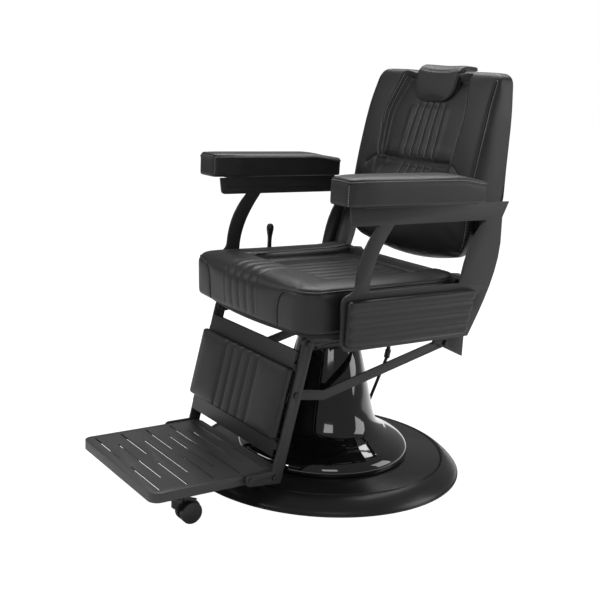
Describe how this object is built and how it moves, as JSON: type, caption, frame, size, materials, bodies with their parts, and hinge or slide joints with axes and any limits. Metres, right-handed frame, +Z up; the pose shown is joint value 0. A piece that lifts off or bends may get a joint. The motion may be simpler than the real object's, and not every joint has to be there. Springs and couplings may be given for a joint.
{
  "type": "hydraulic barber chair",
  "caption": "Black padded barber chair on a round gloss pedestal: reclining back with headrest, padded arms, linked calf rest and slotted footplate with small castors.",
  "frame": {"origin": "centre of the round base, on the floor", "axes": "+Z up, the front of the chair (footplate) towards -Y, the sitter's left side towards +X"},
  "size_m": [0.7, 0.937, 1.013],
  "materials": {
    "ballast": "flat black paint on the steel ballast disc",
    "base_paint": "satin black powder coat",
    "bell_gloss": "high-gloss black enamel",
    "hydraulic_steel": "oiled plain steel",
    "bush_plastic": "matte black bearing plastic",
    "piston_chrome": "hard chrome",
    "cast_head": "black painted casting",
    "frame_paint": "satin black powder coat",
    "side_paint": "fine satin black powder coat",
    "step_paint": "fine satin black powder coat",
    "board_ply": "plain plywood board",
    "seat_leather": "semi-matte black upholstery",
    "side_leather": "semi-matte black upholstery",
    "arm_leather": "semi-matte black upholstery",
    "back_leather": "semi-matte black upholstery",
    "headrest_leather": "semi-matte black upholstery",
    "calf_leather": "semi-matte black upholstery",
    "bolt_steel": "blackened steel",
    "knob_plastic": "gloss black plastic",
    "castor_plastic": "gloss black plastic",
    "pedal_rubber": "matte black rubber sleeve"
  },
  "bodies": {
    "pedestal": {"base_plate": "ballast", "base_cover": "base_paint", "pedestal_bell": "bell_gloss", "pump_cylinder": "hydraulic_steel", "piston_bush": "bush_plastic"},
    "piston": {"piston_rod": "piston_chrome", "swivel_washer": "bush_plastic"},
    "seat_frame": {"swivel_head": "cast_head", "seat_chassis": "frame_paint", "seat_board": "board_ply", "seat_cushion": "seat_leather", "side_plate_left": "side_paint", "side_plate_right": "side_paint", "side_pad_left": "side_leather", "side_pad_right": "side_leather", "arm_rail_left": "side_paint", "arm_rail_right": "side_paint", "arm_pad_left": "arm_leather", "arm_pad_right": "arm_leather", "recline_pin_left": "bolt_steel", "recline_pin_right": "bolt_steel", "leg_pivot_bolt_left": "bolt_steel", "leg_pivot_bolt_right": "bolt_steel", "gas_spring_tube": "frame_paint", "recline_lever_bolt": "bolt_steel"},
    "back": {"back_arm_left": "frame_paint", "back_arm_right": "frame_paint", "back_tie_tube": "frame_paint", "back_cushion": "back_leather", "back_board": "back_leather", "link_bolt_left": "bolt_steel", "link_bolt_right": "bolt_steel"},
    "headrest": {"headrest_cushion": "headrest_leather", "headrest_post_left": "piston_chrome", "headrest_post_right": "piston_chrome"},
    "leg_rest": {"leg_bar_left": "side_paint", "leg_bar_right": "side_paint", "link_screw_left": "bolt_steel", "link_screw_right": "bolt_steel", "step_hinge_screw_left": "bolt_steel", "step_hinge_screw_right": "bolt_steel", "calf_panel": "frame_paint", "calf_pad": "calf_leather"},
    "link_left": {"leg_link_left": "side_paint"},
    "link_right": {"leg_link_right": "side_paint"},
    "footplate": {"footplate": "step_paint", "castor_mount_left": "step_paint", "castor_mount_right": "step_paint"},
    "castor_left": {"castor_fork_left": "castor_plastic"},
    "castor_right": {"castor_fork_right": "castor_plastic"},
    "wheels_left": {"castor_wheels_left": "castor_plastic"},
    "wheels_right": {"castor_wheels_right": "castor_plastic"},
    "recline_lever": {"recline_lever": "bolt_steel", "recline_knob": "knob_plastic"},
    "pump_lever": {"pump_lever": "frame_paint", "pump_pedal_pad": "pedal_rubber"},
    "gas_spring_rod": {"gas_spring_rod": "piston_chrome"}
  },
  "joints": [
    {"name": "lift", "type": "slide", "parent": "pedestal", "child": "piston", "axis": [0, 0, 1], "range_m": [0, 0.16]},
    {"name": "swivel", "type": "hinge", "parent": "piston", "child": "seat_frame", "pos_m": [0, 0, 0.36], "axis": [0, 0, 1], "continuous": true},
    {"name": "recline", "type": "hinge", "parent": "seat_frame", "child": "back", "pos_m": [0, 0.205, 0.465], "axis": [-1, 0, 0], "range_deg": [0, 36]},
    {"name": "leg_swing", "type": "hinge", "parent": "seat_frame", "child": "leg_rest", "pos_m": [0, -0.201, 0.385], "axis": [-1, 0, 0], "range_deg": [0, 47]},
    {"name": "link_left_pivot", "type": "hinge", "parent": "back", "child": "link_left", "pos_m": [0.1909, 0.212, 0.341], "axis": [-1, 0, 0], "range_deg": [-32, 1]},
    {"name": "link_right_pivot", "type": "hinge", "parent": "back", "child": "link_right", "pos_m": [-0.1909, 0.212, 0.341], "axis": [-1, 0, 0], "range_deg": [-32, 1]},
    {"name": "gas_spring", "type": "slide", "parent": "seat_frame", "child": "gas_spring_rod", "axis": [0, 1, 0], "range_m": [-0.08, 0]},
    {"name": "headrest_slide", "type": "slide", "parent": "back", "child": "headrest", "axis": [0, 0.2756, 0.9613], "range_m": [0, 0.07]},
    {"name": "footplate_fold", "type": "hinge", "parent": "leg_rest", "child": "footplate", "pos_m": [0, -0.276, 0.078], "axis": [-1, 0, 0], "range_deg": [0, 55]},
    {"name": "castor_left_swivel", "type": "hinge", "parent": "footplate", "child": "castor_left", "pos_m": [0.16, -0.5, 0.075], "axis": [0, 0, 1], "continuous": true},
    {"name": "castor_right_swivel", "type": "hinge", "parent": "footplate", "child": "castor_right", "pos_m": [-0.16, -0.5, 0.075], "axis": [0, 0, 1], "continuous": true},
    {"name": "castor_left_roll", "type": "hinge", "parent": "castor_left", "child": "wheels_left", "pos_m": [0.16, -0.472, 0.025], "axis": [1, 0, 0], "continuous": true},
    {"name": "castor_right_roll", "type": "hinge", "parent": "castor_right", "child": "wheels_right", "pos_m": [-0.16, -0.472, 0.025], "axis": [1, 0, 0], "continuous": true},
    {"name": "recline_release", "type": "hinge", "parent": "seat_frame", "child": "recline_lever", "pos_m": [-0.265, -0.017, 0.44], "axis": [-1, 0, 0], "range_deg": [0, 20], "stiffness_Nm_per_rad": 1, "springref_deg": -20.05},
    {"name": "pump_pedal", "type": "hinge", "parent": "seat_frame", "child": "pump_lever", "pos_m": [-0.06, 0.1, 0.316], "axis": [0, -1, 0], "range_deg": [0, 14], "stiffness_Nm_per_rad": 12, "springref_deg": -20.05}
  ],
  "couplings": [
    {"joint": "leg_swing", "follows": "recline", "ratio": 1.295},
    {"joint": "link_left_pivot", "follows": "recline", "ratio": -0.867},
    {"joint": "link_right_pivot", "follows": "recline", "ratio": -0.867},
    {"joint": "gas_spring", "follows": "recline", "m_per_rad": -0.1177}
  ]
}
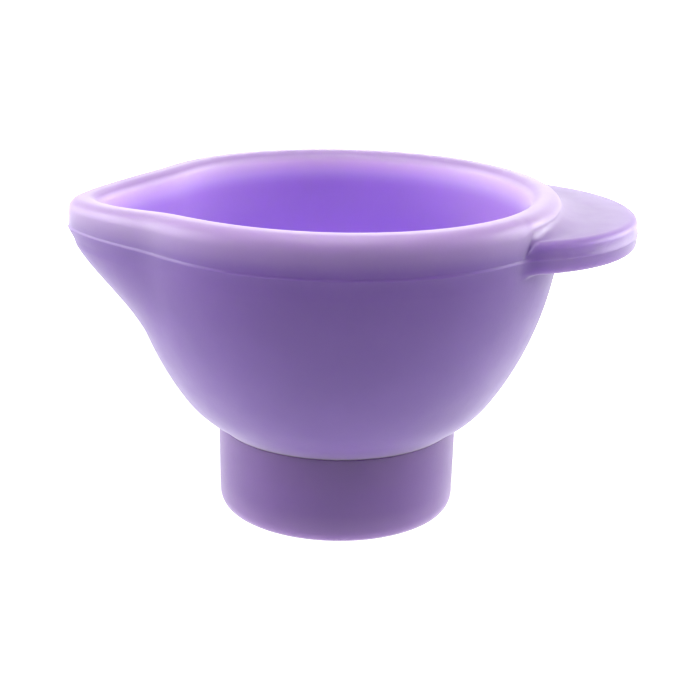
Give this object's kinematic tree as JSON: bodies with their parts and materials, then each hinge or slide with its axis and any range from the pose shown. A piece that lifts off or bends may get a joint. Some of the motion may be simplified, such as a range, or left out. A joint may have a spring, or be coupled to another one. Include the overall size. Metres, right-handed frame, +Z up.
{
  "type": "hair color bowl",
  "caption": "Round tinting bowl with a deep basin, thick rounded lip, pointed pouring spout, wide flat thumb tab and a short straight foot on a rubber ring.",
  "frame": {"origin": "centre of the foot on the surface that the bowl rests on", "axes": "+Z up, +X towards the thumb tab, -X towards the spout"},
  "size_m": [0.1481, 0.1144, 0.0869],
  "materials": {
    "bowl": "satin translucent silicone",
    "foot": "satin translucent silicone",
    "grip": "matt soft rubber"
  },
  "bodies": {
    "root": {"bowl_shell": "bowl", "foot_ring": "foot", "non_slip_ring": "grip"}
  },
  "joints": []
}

_ _ _

> _Work instructions_: Which lines in the records above contain the string "object"? Copy each one.

> _Exercise output_:
Describe how this object is built and how it moves, as JSON: type, caption, frame, size, materials, bodies with their parts, and hinge or slide joints with axes and any limits. Metres, right-handed frame, +Z up; the pose shown is joint value 0. A piece that lifts off or bends may get a joint. The motion may be simpler than the real object's, and not every joint has to be there. Springs and couplings may be given for a joint.
Give this object's kinematic tree as JSON: bodies with their parts and materials, then each hinge or slide with its axis and any range from the pose shown. A piece that lifts off or bends may get a joint. Some of the motion may be simplified, such as a range, or left out. A joint may have a spring, or be coupled to another one. Include the overall size. Metres, right-handed frame, +Z up.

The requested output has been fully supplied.